Cette courte proposition et la revue des différences posent ainsi plus de questions qu’elles n’apportent de réponses, mais elles permettent toutefois de remarquer plusieurs faits intéressants :
- la description des espaces en français, à travers les termes lieu, place et endroit, montre une affinité avec une organisation topologique, dans laquelle la vision praxique n’est certes pas absente mais toutefois plus faible qu’en allemand : à un espace perçu comme une étendue organisée, hiérarchisée, s’oppose un espace comme étendue propice à l’action. Cela rejoint les résultats proposés plus haut dans cette contribution.
- autant les différences sont sensibles entre le français et l’allemand quand on analyse der Raum vs l’espace, ou bien les adverbes et locutions adverbiales ou les substantifs d’orientation spatiale, autant les affinités apparaissent plus importantes quand il est question de lieu, endroit, place vs Stelle, Ort, Platz. Il serait intéressant d’approfondir ces analyses pour définir ce qui est commun aux deux langues et ce qui y diffère, et, au-delà, la part d’invariants dans la construction relative d’une étendue universellement perceptible
Conclusion : Ce que nous apprend l’étude de l’expression de l’espace sur la structure des langues
Cette analyse contrastive indique une différence essentielle dans la perception de l’espace telle qu’elle est portée par l’allemand ou le français, bien que certains facteurs, comme les éléments de la construction praxique et topologique de l’étendue apparaissent dans les deux langues : l’espace n’est pas seulement une étendue physique que l’on pourrait cartographier mais aussi (et avant tout ?) une étendue dans laquelle se produisent des actions, se meuvent des êtres et se placent des objets. Si le français présente une prédilection pour la vision topologique, la vision praxique domine en allemand. Mais est-ce à dire que les germanophones vivent aussi l’espace de manière plus active que les francophones, qui verraient plus un repère orienté indépendamment de ce qu’il permet comme action ? Ce serait aller bien vite en besogne que de passer de la structure linguistique à la représentation psychologique et, a fortiori, à l’action.
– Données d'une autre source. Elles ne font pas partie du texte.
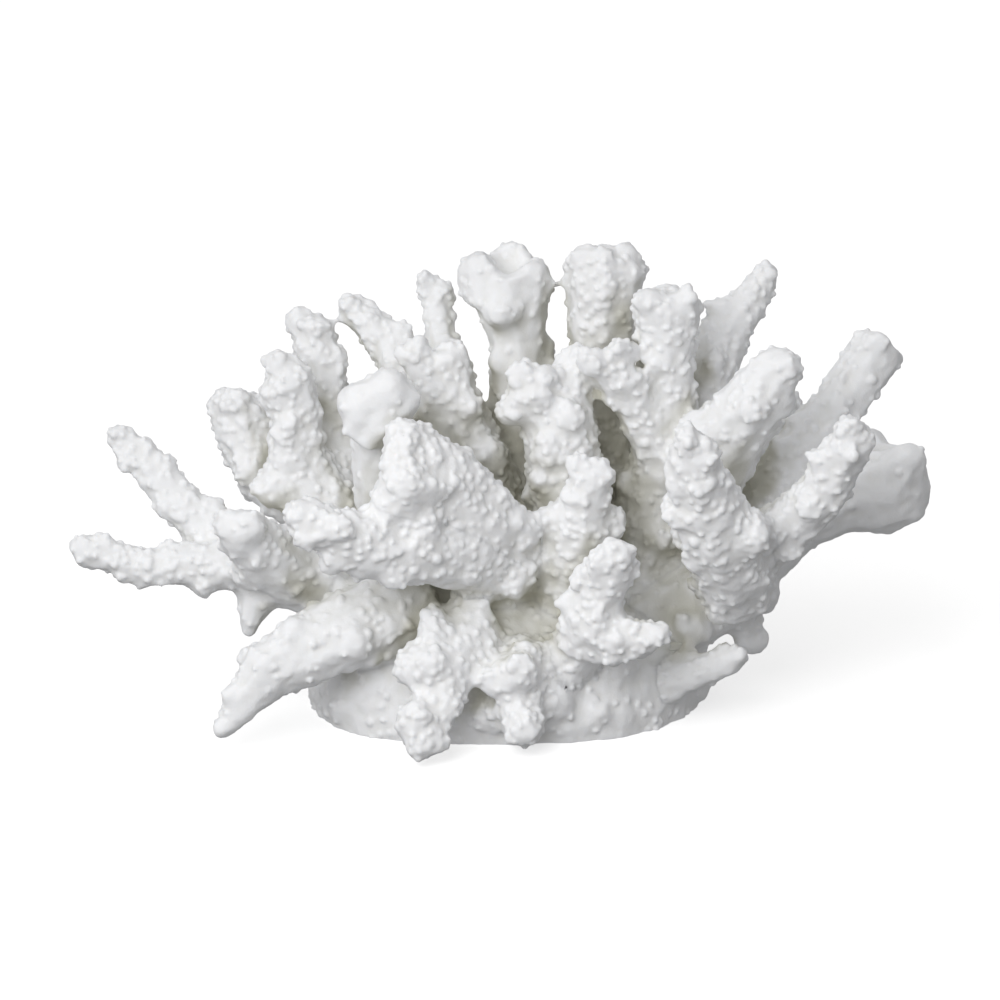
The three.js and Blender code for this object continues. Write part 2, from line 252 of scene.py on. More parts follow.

Comme l’a écrit Fortis au sujet des prépositions spatiales (1996 : 179) :
Comment passe-t-on de l’idée peu contestable que des conditions réelles du monde perçu déterminent en partie le choix d’une préposition, à la thèse beaucoup plus forte que les prépositions imposent une schématisation du monde ?
Comme nous avons pu le voir, la description de l’espace en langue peut ouvrir une fenêtre sur la question de la part de relativité et d’universalité dans la construction d’un objet a priori universel. À supposer toutefois que cette analyse mette en évidence des aspects relatifs dans cette construction linguistique, postuler le relativisme des représentations sur la base du relativisme des structures linguistiques est un autre pas que l’on ne saurait franchir qu’avec une extrême prudence.